Scenario | DPU - MDMT | BLOWDOWN - MDMT |
Initial Pressure (psig) | 570 | |
Initial Temperature (°C) | 13 | |
Final Pressure (psig) | 0 | |
Orifice Size (in.) | 0.38 | 0.36 |
Fluid Temperatures | ||
Minimum Vessel Fluid Temperature (°C) | 0.5 | -5 |
Minimum Valve Outlet Temperature (°C) | -17.3 | -14.4 |
Wall Temperatures | ||
Minimum Wall Temperature @ Main Vessel | 11.4* Not recommended to be used | 7.0 |
Minimum Wall Temperature @ Inlet-1 | 7.0 | |
Minimum Wall Temperature @ Vapor Outlet_Boundary | 7.6 | |
Minimum Wall Temperature @ BLOWDOWN Line_V-1 | 0.70 | |
Minimum Wall Temperature @ Tail Pipe_Boundary | -1.7 |
*DPU doesn't differentiate the inner wall temperature between upstream and downstream of orifice, unlike blowdown. The earlier practice from DPU was to consider the fluid temperature predicated upstream and downstream of orifice to select the material of construction.
Table 2: MDMT Case Results for DPU and BLOWDOWN
Figure 5: Wall Temperature Results for BLOWDOWN
Figure 6: Minimum Wall Temperature predicted for BLOWDOWN
Conclusion
DPU models the entire volume of a system into a single vessel, and it does not consider restrictions to flow via valves, orifices, and fittings in piping between vessels.

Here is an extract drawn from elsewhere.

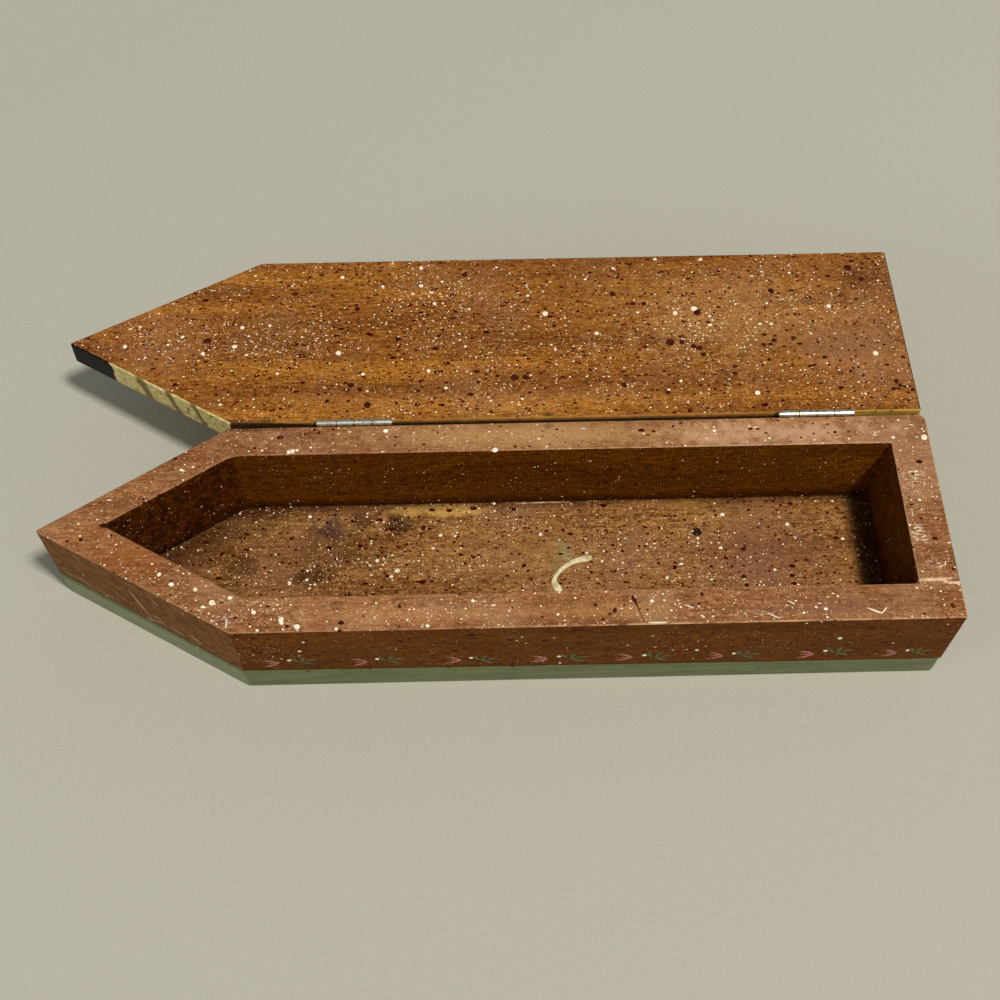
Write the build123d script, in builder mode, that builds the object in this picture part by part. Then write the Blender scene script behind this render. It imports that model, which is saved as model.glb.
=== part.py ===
from build123d import *
import math
import os

# Pencil box of stained softwood, cut to the outline of a sharpened pencil.
# A thick block is sawn out like a bandsaw box, a thin board is glued under it, and a
# lid board of the same outline swings on two small butt hinges at the back.
# X runs from the pencil's tip to its square end, Y from the front to the hinges, Z up.
# The lid stands thrown open behind the box, where its hinges stop it.

# Outline that the block, the base and the lid share
length = 298.5
width = 76.2
front_shoulder = 66.0
back_shoulder = 60.5
end_skew = 0.95

# Boards
block_thickness = 32.1
base_thickness = 11.0
lid_thickness = 9.5

# Walls left round the cavity, measured square to each side at the rim
front_bevel_wall = 12.3
front_wall = 12.3
end_wall = 13.2
back_wall = 11.0
back_bevel_wall = 10.3

# Lean of the sawn walls in degrees: the saw table was not quite square
saw_tilt = 3.5

# Corners seen from above, rounded by saw and sandpaper; the cavity's other corners are
# as sharp as two saw cuts that meet
inner_front_round = 6.0
inner_back_round = 11.0
block_edge_round = 0.7
block_back_corner_round = 2.2
base_tip_round = 0.8
base_shoulder_round = 6.0
base_corner_round = 1.8

# Broken long edges
rim_break = 0.4
mouth_break = 0.3
lid_break = 0.5
base_break = 0.4

# Saw kerf through the end wall, where the blade went in, closed again with filler
saw_kerf = 0.9
kerf_from_front = 13.4
kerf_jog = 1.2
kerf_jog_length = 2.0
kerf_jog_from_end = 4.0
end_step = 0.5

# Butt hinges, placed by their distance from the square end
right_hinge_from_end = 37.7
left_hinge_from_end = 195.4
hinge_length = 25.4
end_knuckle = 6.7
knuckle_gap = 0.35
knuckle_radius = 1.4
knuckle_to_wood = 0.2
axis_below_rim = 0.8
leaf_thickness = 0.7
leaf_height = 7.9
pin_radius = 0.6
pin_clearance = 0.05
pin_overhang = 0.3
pin_end_break = 0.15

# Round-headed nails, two in each leaf
nail_radius = 0.65
nail_head_radius = 1.5
nail_length = 8.0
nail_end_radius = 0.35
nail_end_taper = 0.5
nail_spacing = 15.6
nail_from_axis = 5.2
nail_fit = 0.02

# How the lid closes and how far it falls past level when open
lid_seat_gap = 0.2
open_droop = 5.8
stop_clearance = 0.3

# Places that follow from the sizes above
tip_x = -length / 2
end_x = length / 2
front_y = -width / 2
back_y = width / 2
rim_z = base_thickness + block_thickness
kerf_y = front_y + kerf_from_front
axis_offset = knuckle_radius + knuckle_to_wood
leaf_notch = knuckle_radius + knuckle_to_wood
bore_radius = pin_radius + pin_clearance
nail_hole_radius = nail_radius + nail_fit
axis_y = back_y + axis_offset
axis_z = rim_z - axis_below_rim
hinge_places = {
    "left": end_x - left_hinge_from_end,
    "right": end_x - right_hinge_from_end,
}

# Frame of the open lid: origin on the hinge axis, Y away from the box along the lid,
# Z square to the lid's inner face
droop = math.radians(open_droop)
lid_up = Vector(0, math.sin(droop), math.cos(droop))
lid_out = Vector(0, math.cos(droop), -math.sin(droop))
lid_frame = Plane(origin=(0, axis_y, axis_z), x_dir=(1, 0, 0), z_dir=lid_up)
lid_face_drop = axis_below_rim + lid_seat_gap

# The two rows of nail heads come together as the lid opens and stop it, so a head is
# as high as leaves them just apart
leaf_gap = axis_offset * (1 + math.cos(droop)) - nail_from_axis * math.sin(droop)
nail_head_height = (leaf_gap - 2 * leaf_thickness - stop_clearance) / 2

os.makedirs("parts", exist_ok=True)


def outline_corners():
    """Corners of the pencil outline, counter-clockwise from the tip."""
    return [
        Vector(tip_x, 0),
        Vector(tip_x + front_shoulder, front_y),
        Vector(end_x, front_y),
        Vector(end_x - end_skew, back_y),
        Vector(tip_x + back_shoulder, back_y),
    ]


def inset_corners(walls):
    """Corners of the outline after each of its sides has moved in by its own wall."""
    corners = outline_corners()
    sides = []
    for i, wall in enumerate(walls):
        along = (corners[(i + 1) % len(corners)] - corners[i]).normalized()
        inward = Vector(-along.Y, along.X)
        sides.append((corners[i] + inward * wall, along))
    crossings = []
    for i, (start, along) in enumerate(sides):
        last_start, last_along = sides[i - 1]
        between = start - last_start
        slant = last_along.X * along.Y - last_along.Y * along.X
        run = (between.X * along.Y - between.Y * along.X) / slant
        crossings.append(last_start + last_along * run)
    return crossings


def rounded_face(corners, rounds):
    """Face with straight sides, each corner rounded by its own radius or left sharp at 0."""
    with BuildSketch() as face:
        with BuildLine():
            Polyline(*corners, close=True)
        make_face()
        for corner, radius in zip(corners, rounds):
            if radius > 0:
                fillet(face.vertices().sort_by_distance(corner)[0], radius)
    return face.sketch


def kerf_face():
    """Slot that the blade left through the end wall, with the jog at its entry."""
    jog_start = end_x - kerf_jog_from_end - kerf_jog_length
    path = [
        (end_x - 1.5 * end_wall, kerf_y),
        (jog_start, kerf_y),
        (jog_start + kerf_jog_length, kerf_y - kerf_jog),
        (end_x + 0.5 * end_wall, kerf_y - kerf_jog),
    ]
    near_side = [(x, y - saw_kerf / 2) for x, y in path]
    far_side = [(x, y + saw_kerf / 2) for x, y in reversed(path)]
    with BuildSketch() as face:
        with BuildLine():
            Polyline(*near_side, *far_side, close=True)
        make_face()
    return face.sketch


def box_mount_plane(hinge_x):
    """Back face of the block at a hinge: X along the axis, Y down, Z out of the wood."""
    return Plane(origin=(hinge_x, back_y, axis_z), x_dir=(1, 0, 0), z_dir=(0, 1, 0))


def lid_mount_plane(hinge_x):
    """Hinge edge of the open lid, in the same way as the back face of the block."""
    origin = Vector(hinge_x, axis_y, axis_z) + lid_out * axis_offset
    return Plane(origin=origin, x_dir=(-1, 0, 0), z_dir=lid_out * -1)


def nail_places():
    """Both nails of a leaf, in its mounting plane."""
    return Locations((-nail_spacing / 2, nail_from_axis), (nail_spacing / 2, nail_from_axis))


def make_leaf(mount):
    """Pressed leaf: a plate on the wood and two of the four knuckles round the pin."""
    middle_knuckle = hinge_length / 2 - end_knuckle
    half = hinge_length / 2
    own_spans = [
        (-half, -half + end_knuckle - knuckle_gap / 2),
        (knuckle_gap / 2, middle_knuckle - knuckle_gap / 2),
    ]
    with BuildPart() as leaf:
        with BuildSketch(mount):
            with Locations((0, (leaf_notch + leaf_height) / 2)):
                Rectangle(hinge_length, leaf_height - leaf_notch)
            with nail_places():
                Circle(nail_hole_radius, mode=Mode.SUBTRACT)
        extrude(amount=leaf_thickness)
        for start, end in own_spans:
            # the leaf rises a little to clear the other board's wood under its knuckle
            with BuildSketch(mount.offset(knuckle_to_wood)):
                with Locations(((start + end) / 2, leaf_notch / 2 + leaf_thickness / 2)):
                    Rectangle(end - start, leaf_notch + leaf_thickness)
            extrude(amount=leaf_thickness)
            centre = mount.from_local_coords((start, 0, axis_offset))
            with BuildSketch(Plane(origin=centre, z_dir=mount.x_dir)):
                Circle(knuckle_radius)
            extrude(amount=end - start)
        bore_start = mount.from_local_coords((-half, 0, axis_offset))
        with BuildSketch(Plane(origin=bore_start, z_dir=mount.x_dir)):
            Circle(bore_radius)
        extrude(amount=hinge_length, mode=Mode.SUBTRACT)
    return leaf


def make_nails(mount):
    """Two round-headed nails, driven through a leaf into the wood."""
    taper_start = nail_length - nail_end_taper
    with BuildPart() as nails:
        for side in (-1, 1):
            under_head = mount.from_local_coords(
                (side * nail_spacing / 2, nail_from_axis, leaf_thickness)
            )
            nail_plane = Plane(origin=under_head, x_dir=mount.x_dir, z_dir=mount.y_dir * -1)
            with BuildSketch(nail_plane):
                with BuildLine():
                    TangentArc((0, nail_head_height), (nail_head_radius, 0), tangent=(1, 0))
                    Polyline(
                        (nail_head_radius, 0),
                        (nail_radius, 0),
                        (nail_radius, -taper_start),
                        (nail_end_radius, -nail_length),
                        (0, -nail_length),
                        (0, nail_head_height),
                    )
                make_face()
            revolve(axis=Axis(origin=under_head, direction=mount.z_dir))
    return nails


def drill_nail_holes(mount):
    """Holes that the nails of one leaf made, cut from the piece being built."""
    with BuildSketch(mount) as holes:
        with nail_places():
            Circle(nail_hole_radius)
    extrude(holes.sketch, amount=-(nail_length - leaf_thickness), mode=Mode.SUBTRACT)


def make_pin(hinge_x):
    """Pin through all four knuckles, its ends broken."""
    pin_length = hinge_length + 2 * pin_overhang
    start = Vector(hinge_x - pin_length / 2, axis_y, axis_z)
    with BuildPart() as pin:
        with BuildSketch(Plane(origin=start, z_dir=(1, 0, 0))):
            Circle(pin_radius)
        extrude(amount=pin_length)
        chamfer(pin.edges().filter_by(GeomType.CIRCLE), pin_end_break)
    return pin


# Cavity, its walls sawn to the rim's outline and leaning in towards the floor
cavity_walls = [front_bevel_wall, front_wall, end_wall, back_wall, back_bevel_wall]
cavity_rounds = [0, inner_front_round, 0, 0, inner_back_round]
with BuildPart() as cavity:
    with BuildSketch(Plane.XY.offset(base_thickness)):
        add(rounded_face(inset_corners(cavity_walls), cavity_rounds))
    extrude(amount=block_thickness)
    sawn_walls = cavity.faces().sort_by(Axis.Z)[1:-1]
    draft(sawn_walls, Plane.XY.offset(rim_z), -saw_tilt)

# Block before its kerf: the outline, the step in its end face and the cavity
block_rounds = [block_edge_round] * 5
block_rounds[3] = block_back_corner_round
with BuildPart() as whole_block:
    with BuildSketch(Plane.XY.offset(base_thickness)):
        add(rounded_face(outline_corners(), block_rounds))
    extrude(amount=block_thickness)
    chamfer(whole_block.faces().sort_by(Axis.Z)[-1].edges(), rim_break)
    # the end wall was dressed back behind the kerf, so the front wall stands proud
    with BuildSketch(Plane.XY.offset(base_thickness)):
        with Locations((end_x - end_step, kerf_y - kerf_jog)):
            Rectangle(end_wall, width, align=(Align.MIN, Align.MIN))
    extrude(amount=block_thickness, mode=Mode.SUBTRACT)
    add(cavity.part, mode=Mode.SUBTRACT)
    chamfer(whole_block.faces().sort_by(Axis.Z)[-1].inner_wires()[0].edges(), mouth_break)

with BuildPart() as body_block:
    add(whole_block.part)
    with BuildSketch(Plane.XY.offset(base_thickness)):
        add(kerf_face())
    extrude(amount=block_thickness, mode=Mode.SUBTRACT)
    for hinge_x in hinge_places.values():
        drill_nail_holes(box_mount_plane(hinge_x))
body_block.part.label = "body_block"
export_step(body_block.part, "parts/body_block.step")

# Filler that glues the kerf shut, flush with the block all round
with BuildPart() as kerf_filler:
    add(whole_block.part)
    with BuildSketch(Plane.XY.offset(base_thickness)):
        add(kerf_face())
    extrude(amount=block_thickness, mode=Mode.INTERSECT)
kerf_filler.part.label = "kerf_filler"
export_step(kerf_filler.part, "parts/kerf_filler.step")

# Base board, glued under the block, its corners rounder than the block's
base_rounds = [
    base_tip_round,
    base_shoulder_round,
    base_corner_round,
    base_corner_round,
    base_shoulder_round,
]
with BuildPart() as base_board:
    with BuildSketch():
        add(rounded_face(outline_corners(), base_rounds))
    extrude(amount=base_thickness)
    chamfer(base_board.faces().sort_by(Axis.Z)[0].edges(), base_break)
base_board.part.label = "base_board"
export_step(base_board.part, "parts/base_board.step")

# Lid board: the same outline turned over about the hinge axis
lid_corners = [Vector(c.X, axis_offset + back_y - c.Y) for c in reversed(outline_corners())]
with BuildPart() as lid_board:
    with BuildSketch(lid_frame.offset(-lid_face_drop)):
        add(rounded_face(lid_corners, [block_edge_round] * 5))
    extrude(amount=-lid_thickness)
    faces_by_height = lid_board.faces().sort_by(Axis(origin=(0, 0, 0), direction=lid_up))
    chamfer(faces_by_height[0].edges() + faces_by_height[-1].edges(), lid_break)
    for hinge_x in hinge_places.values():
        drill_nail_holes(lid_mount_plane(hinge_x))
lid_board.part.label = "lid_board"
export_step(lid_board.part, "parts/lid_board.step")

# Hinges
for side, hinge_x in hinge_places.items():
    pieces = {
        "box_leaf": make_leaf(box_mount_plane(hinge_x)),
        "lid_leaf": make_leaf(lid_mount_plane(hinge_x)),
        "pin": make_pin(hinge_x),
        "box_nails": make_nails(box_mount_plane(hinge_x)),
        "lid_nails": make_nails(lid_mount_plane(hinge_x)),
    }
    for piece_name, piece in pieces.items():
        piece.part.label = f"{side}_hinge_{piece_name}"
        export_step(piece.part, f"parts/{side}_hinge_{piece_name}.step")
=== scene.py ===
import math

import bmesh
import bpy
from mathutils import Matrix, Vector


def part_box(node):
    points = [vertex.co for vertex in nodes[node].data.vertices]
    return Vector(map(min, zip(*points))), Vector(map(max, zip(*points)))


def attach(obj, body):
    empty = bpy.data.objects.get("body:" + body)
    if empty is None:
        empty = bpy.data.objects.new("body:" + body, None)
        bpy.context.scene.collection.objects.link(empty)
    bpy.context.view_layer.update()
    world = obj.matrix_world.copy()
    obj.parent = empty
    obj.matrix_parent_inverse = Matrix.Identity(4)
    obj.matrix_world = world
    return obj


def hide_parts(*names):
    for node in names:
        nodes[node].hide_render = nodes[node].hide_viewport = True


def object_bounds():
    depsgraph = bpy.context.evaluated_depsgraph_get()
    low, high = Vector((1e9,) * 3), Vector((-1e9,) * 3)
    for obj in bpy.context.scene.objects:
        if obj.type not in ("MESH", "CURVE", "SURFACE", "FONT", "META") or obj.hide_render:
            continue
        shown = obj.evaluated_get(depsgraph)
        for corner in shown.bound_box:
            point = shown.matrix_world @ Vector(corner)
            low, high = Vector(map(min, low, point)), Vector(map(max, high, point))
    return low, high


# Pencil-shaped wooden box, its lid thrown open: stained and paint-spattered boards, a sage
# green edge to the base, a painted sprig border, the lid's edge painted as a pencil.
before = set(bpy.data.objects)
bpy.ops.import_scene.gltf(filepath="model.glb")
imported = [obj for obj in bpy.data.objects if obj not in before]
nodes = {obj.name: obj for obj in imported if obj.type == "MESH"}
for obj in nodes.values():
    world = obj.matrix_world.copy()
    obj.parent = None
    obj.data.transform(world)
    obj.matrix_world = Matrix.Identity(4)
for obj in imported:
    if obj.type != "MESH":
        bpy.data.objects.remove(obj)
cad_low, cad_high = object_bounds()
MM = 0.001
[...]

DPU estimates minimum metal temperature using simplistic heat transfer models and is not recommended to determine MDMT.
On the other hand, BLOWDOWN allows the user to input pipe segments and vessels individually and it uses more rigorous heat transfer models to predict minimum wall temperature and which have been validated against real data providing a more accurate estimation for MDMT. In this case, it would result in lower capital costs.
References
- Validation of BLOWDOWN™ Technology in V9 of Aspen HYSYS, Dr. Benjamin Fischer and Dr. Souvik Biswas, R&D, Aspen Technology, Inc.
- Top 10 Questions About BLOWDOWN™ Technology in Aspen HYSYS®
- American Petroleum Institute, Pressure-relieving and Depressuring Systems, API Standard 521, Sixth Edition, January 2014.